The photos were seen by a lot of people, but very few had a personal interest in them. The two children that appeared with Bass in the photo were her son Jack Bass (born Joachim, almost 12 when the picture was taken) and her daughter, Gloria Fredkove (born Yolanda Bass, 15 months old at the time of the picture.)

That photo was a major part of Frekove’s life.

“I had shown this picture of my family in LIFE Magazine to a good friend of mine. This was back in the early ‘80s. She called me and said, ‘Gloria, I’m reading a book about refugees during World War II, and the picture that you showed me is in it, and it mentions your name and everything,’” Fredkove told LIFE.

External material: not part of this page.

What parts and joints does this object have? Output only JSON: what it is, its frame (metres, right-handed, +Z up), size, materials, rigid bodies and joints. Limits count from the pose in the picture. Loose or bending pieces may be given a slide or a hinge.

She was shocked when she find out about this. She thought that this was a small thing that happened and that nobody noticed since her mom didn’t really say too much about them coming over.”

The book in question was Haven, by Ruth Gruber. As told in the book, Eva Bass was a singer in Paris. She fled to Italy was jailed for her political views and her religion. She carried Yolanda in one arm, and when Joachim had walked as far as he could, she carried him in the other arm for 60 kilometers, through the front lines in order to get to the Allies. After reaching America, Bass Americanized her children’s names.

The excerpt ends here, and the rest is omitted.